#### [Challenge]
Copy out each line of the material below that holds the string "bending".

-- -- --

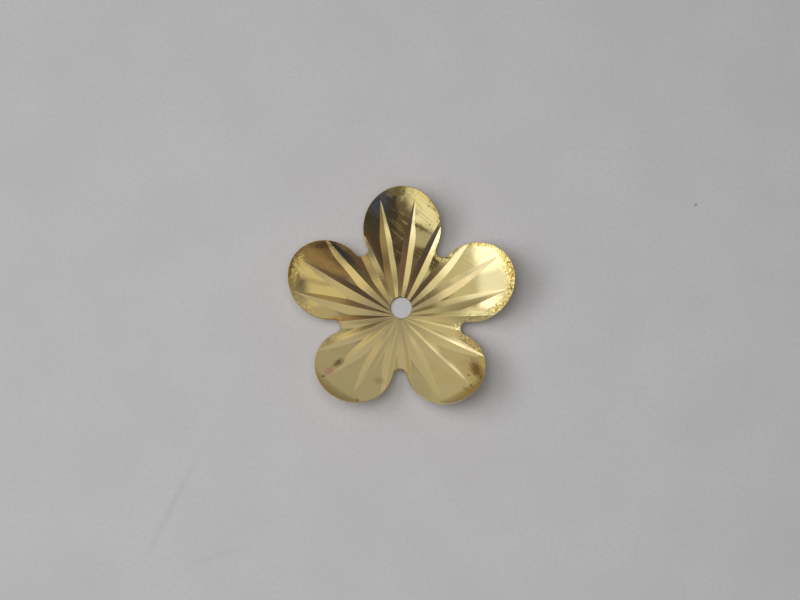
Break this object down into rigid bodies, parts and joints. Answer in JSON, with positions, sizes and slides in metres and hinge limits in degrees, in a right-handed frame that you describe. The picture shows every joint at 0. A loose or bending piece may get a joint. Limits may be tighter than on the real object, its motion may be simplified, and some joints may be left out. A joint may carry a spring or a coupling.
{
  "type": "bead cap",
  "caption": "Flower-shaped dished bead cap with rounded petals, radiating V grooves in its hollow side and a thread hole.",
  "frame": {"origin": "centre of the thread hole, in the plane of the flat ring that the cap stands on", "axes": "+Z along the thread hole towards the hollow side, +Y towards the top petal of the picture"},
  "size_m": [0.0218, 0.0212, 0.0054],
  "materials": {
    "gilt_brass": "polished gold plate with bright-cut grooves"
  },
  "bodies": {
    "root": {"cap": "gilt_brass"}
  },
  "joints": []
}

-- -- --

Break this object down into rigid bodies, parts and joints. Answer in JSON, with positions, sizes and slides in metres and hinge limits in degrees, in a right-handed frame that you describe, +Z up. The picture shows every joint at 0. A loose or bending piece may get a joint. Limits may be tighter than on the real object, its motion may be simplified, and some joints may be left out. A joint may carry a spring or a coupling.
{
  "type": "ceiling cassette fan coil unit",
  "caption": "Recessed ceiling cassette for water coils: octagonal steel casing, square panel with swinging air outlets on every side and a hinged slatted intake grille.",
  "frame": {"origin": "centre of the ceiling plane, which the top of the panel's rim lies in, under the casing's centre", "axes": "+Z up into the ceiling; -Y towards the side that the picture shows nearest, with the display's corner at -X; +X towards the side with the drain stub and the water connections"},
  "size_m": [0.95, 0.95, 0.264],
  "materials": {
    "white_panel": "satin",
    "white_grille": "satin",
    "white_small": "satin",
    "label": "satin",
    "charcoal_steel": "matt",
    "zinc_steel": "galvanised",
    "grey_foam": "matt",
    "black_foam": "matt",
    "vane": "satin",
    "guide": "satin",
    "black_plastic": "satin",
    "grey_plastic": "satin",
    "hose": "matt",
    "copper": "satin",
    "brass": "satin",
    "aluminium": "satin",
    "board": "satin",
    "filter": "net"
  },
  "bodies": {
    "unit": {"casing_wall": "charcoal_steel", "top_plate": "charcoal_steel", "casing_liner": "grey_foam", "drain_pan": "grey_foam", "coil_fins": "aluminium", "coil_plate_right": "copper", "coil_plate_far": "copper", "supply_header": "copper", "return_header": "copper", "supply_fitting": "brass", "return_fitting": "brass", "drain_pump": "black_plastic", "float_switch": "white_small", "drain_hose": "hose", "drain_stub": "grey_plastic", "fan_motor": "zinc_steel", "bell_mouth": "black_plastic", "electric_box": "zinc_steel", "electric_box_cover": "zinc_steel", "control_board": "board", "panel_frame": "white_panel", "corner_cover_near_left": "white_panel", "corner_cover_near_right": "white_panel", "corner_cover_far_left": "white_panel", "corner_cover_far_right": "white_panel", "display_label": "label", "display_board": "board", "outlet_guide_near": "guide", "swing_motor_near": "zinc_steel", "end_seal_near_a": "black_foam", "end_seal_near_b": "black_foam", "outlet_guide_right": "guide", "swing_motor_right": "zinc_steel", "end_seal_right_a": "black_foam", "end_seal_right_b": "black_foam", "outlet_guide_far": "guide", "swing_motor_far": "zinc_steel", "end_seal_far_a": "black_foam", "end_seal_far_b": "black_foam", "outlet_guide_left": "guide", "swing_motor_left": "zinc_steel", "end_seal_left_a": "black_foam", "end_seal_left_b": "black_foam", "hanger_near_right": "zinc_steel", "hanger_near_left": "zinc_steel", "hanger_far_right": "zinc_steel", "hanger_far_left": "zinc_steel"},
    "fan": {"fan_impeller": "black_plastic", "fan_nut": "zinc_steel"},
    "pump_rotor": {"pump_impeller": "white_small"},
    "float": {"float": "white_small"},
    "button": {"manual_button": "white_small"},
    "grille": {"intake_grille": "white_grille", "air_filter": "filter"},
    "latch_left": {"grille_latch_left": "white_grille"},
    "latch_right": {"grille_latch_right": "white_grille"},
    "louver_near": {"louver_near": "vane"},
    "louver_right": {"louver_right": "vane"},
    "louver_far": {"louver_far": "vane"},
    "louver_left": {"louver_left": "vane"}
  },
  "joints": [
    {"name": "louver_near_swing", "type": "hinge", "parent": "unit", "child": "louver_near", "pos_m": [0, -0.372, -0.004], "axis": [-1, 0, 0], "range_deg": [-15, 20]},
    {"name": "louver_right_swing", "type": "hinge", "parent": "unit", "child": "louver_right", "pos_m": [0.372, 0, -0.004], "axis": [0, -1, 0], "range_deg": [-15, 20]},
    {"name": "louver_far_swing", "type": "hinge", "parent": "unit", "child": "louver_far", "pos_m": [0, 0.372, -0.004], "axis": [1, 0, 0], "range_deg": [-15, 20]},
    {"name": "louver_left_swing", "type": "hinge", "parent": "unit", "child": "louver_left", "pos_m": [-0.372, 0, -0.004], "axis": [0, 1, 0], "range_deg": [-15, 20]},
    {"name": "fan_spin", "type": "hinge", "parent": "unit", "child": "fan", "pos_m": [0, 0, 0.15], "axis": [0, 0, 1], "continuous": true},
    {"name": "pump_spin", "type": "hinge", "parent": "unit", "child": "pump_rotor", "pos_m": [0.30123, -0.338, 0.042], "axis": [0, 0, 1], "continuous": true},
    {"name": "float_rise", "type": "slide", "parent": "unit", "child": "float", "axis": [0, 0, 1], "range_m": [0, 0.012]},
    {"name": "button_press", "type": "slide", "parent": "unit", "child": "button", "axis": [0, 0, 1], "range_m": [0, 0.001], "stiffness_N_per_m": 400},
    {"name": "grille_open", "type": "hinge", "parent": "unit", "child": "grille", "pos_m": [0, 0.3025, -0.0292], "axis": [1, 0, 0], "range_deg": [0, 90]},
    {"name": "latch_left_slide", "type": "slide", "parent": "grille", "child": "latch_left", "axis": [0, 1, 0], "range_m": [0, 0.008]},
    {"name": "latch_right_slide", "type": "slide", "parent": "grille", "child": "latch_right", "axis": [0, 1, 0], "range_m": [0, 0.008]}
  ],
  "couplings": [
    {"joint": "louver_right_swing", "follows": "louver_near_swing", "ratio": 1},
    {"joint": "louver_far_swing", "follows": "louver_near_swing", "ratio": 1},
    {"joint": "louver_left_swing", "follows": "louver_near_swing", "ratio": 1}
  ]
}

-- -- --

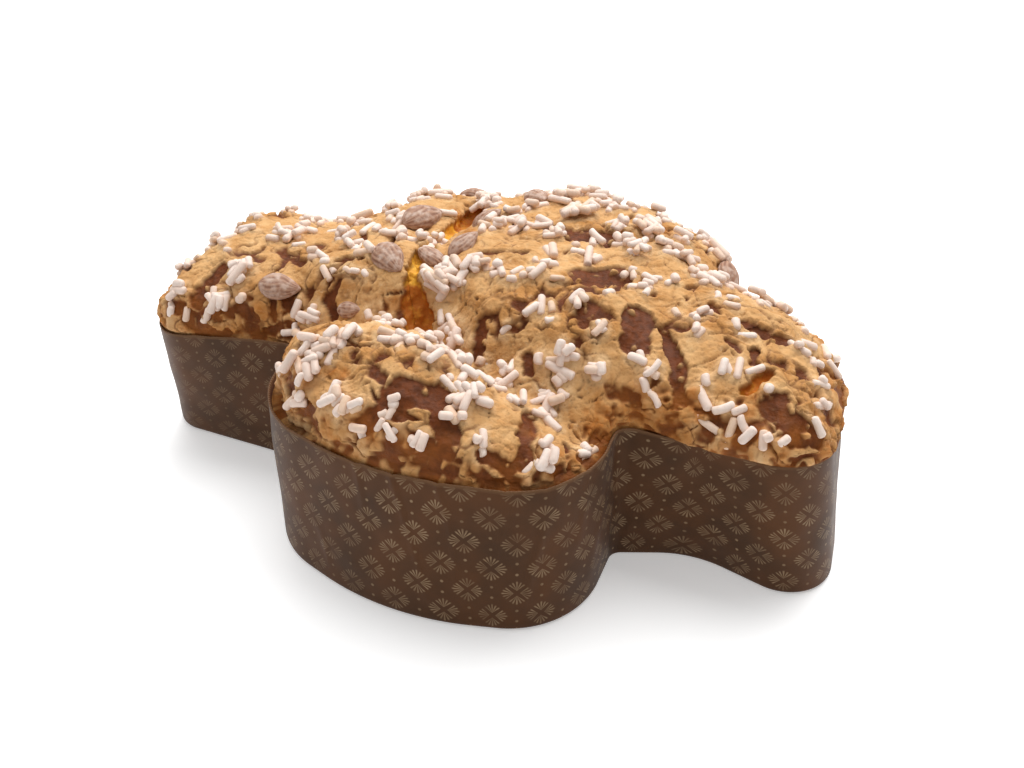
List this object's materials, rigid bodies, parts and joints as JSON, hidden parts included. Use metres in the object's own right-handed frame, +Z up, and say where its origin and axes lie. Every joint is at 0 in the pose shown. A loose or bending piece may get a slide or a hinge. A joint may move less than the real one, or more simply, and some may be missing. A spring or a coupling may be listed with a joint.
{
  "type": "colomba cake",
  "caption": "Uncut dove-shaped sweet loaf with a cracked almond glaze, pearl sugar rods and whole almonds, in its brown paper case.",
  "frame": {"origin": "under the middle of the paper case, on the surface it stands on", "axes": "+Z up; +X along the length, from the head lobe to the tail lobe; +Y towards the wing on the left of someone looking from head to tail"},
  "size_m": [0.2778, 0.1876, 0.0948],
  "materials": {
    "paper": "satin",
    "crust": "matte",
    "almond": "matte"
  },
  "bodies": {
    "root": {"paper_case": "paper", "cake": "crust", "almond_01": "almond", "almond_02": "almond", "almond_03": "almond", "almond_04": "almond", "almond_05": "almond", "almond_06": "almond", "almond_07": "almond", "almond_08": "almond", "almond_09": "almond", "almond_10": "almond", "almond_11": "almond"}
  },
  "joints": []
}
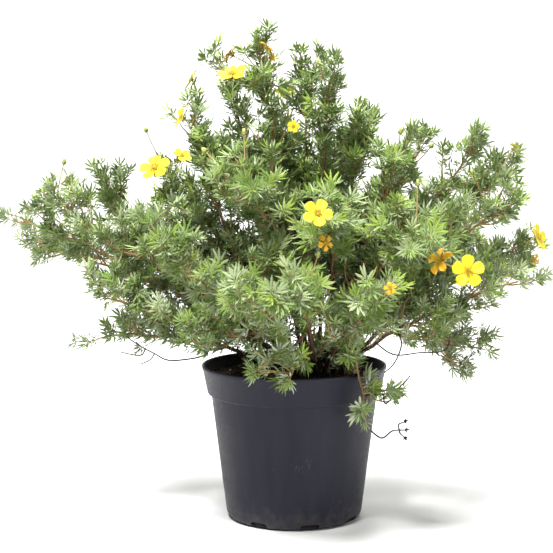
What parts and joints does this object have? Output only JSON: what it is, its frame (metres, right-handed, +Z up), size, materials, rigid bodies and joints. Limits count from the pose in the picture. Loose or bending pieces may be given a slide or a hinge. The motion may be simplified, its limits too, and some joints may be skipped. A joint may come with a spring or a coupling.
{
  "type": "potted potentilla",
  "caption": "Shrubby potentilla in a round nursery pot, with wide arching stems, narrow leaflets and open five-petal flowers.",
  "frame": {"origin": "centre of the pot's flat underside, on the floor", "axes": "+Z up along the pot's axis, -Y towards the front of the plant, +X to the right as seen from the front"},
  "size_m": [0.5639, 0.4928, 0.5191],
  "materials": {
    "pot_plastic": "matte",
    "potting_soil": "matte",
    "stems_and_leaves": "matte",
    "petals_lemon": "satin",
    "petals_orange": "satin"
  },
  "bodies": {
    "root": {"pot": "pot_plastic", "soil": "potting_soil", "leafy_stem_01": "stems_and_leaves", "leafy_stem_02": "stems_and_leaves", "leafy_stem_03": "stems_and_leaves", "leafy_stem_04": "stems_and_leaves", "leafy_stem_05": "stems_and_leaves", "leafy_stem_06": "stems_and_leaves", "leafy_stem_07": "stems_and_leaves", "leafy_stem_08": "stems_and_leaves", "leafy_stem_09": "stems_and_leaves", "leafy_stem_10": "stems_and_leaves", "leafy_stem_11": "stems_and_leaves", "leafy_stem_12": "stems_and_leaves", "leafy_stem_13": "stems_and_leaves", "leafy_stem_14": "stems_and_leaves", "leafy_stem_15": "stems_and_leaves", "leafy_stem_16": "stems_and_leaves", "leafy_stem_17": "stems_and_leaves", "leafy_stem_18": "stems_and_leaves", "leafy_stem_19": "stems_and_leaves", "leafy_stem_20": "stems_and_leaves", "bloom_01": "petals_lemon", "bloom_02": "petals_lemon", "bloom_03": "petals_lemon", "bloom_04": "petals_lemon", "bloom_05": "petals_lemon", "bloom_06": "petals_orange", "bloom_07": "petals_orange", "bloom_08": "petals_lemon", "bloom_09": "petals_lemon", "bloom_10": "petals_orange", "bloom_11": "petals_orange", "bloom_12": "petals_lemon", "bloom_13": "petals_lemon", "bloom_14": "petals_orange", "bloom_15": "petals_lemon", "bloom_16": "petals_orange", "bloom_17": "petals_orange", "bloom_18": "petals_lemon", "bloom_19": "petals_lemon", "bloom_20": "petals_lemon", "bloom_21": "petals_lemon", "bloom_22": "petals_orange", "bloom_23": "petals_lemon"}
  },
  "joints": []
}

-- -- --

#### [Right answer]
Break this object down into rigid bodies, parts and joints. Answer in JSON, with positions, sizes and slides in metres and hinge limits in degrees, in a right-handed frame that you describe. The picture shows every joint at 0. A loose or bending piece may get a joint. Limits may be tighter than on the real object, its motion may be simplified, and some joints may be left out. A joint may carry a spring or a coupling.
Break this object down into rigid bodies, parts and joints. Answer in JSON, with positions, sizes and slides in metres and hinge limits in degrees, in a right-handed frame that you describe, +Z up. The picture shows every joint at 0. A loose or bending piece may get a joint. Limits may be tighter than on the real object, its motion may be simplified, and some joints may be left out. A joint may carry a spring or a coupling.
List this object's materials, rigid bodies, parts and joints as JSON, hidden parts included. Use metres in the object's own right-handed frame, +Z up, and say where its origin and axes lie. Every joint is at 0 in the pose shown. A loose or bending piece may get a slide or a hinge. A joint may move less than the real one, or more simply, and some may be missing. A spring or a coupling may be listed with a joint.
What parts and joints does this object have? Output only JSON: what it is, its frame (metres, right-handed, +Z up), size, materials, rigid bodies and joints. Limits count from the pose in the picture. Loose or bending pieces may be given a slide or a hinge. The motion may be simplified, its limits too, and some joints may be skipped. A joint may come with a spring or a coupling.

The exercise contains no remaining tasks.